Séverine Lambour et Benoît Springer vous proposent de suivre Claude Gueux dans l’enfer des prisons du XIXesiècle. Méfiez-vous car l’ombre de la guillotine est proche dans cette adaptation du roman de Victor Hugo chez Delcourt.
Claude Gueux tiré de faits réels
Claude Gueux est au départ une charge de l’auteur des Misérables parue en 1834 contre la peine de mort et le système des prisons qui broient les êtres plutôt que de leur permettre de se réinsérer. Hugo s’est inspiré de faits réels pour décrire le destin tragique de Claude. Cet honnête ouvrier poussé par la misère a dû voler du pain pour nourrir sa famille. Ne bénéficiant d’aucun soutien, il est donc condamné à la prison. Dans les géôles de Clairvaux, Claude se soumet à la moindre règle. De plus, en raison de la douceur de son caractère, il se fait respecter par les autres détenus et se lie avec l’un d’entre eux, Albin. Mais le directeur ne compte pas laisser ces deux hommes avoir une influence et les sépare. Pour survivre, il faut avoir une aide extérieure qui fait venir de la nourriture. Claude reste toujours digne alors que le directeur abuse de son pouvoir pour maintenir un contrôle absolu sur les hommes. Le scénario restitue très bien cette opposition entre une élite impitoyable et une masse de victimes toujours solidaires. On peut y voir une critique du système carcéral mais aussi une dénonciation de la monarchie et une ode au peuple. Tel un mythe antique, la tension monte lentement mais inexorablement jusqu’au drame final qui vous déchire le cœur.
Une plongée dans le passé
Les premières pages montrent bien la misère de l’époque en faisant l’économie des dialogues. Pendant que Paris frisonne sous la neige, Claude n’a plus rien à manger, sa femme couturière ne trouve aucune tâche et leur fille unique a froid. Son père va les aider à survivre un temps mais le drame les rattrape tous. Claude Gueux ne cherche même pas à fuir les policiers qui frappent à la porte à peine le vol commis. L’ambiance lourde est posée dès la superbe couverture partagée en deux entre la puissance du système carcéral incarné par le directeur de la prison de Clairveaux en haut et l’effondrement d’un homme simple, Claude. Le dessinateur Benoît Springer restitue bien les particularités des prisons à l’époque – des vastes cellules collectives dans un ancien monastère – et nous fait vivre, au milieu des détenus, une vie difficile : aucune toilette, des repas insuffisants et monotones. Par la répétition subtile d’une case identique sur plusieurs pages mais avec des couleurs différente, l’artiste montre la monotonie et le passage des saisons. Son trait moderne allie la précision des corps et des décors avec une très puissante expressivité des visages. Le grand format du livre rend d’ailleurs justice à ces grandes cases pleines d’humanité.
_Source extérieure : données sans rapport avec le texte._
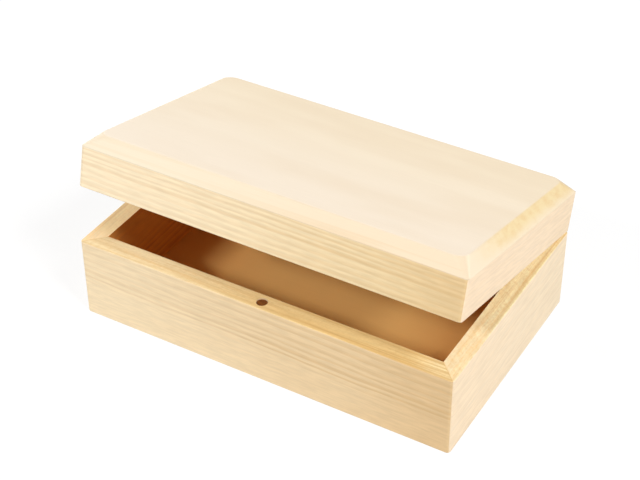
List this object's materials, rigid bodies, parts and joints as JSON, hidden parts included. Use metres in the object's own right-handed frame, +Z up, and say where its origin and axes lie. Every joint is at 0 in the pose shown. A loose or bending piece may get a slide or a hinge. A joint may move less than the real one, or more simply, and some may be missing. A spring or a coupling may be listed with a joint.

Une charge toujours actuelle
Bien entendu, on peut penser que cette époque est révolue mais l’actualité a montré que des gens sont toujours poussés au vol par la faim. Les prisonniers ont aussi un uniforme. Comme aujourd’hui, ils sont réduits à l’état de robots silencieux ce que montre très bien les dialogues peu nombreux avec un vocabulaire très réduit. Séverine Lambour fait d’ailleurs le choix très judicieux du non-dit. Il n’y a pas de récitatif et elle coupe une grande partie du texte d’Hugo pour ne garder que des dialogues percutants ou laisser s’installer l’ambiance. L’inégalité sociale et la solidarité des exclus sont encore le drame et le salut de notre époque. L’amitié entre les détenus nous semble presque une histoire d’amour empêchée.
Claude Gueux est une magnifique adaptation du texte de Victor Hugo. Par le choix très audacieux de ne pas reprendre le texte d’origine, le récit est encore plus lourd et sans pitié. Le dessin juste et splendidement expressif rend les protagonistes du drame terriblement humains. Vous ne resterez pas insensible au texte dans la dernière case et une fois cette bd terminée, il est fort probable que vous courrez chercher le roman d’Hugo pour vérifier si les mots sont aussi forts que ces images.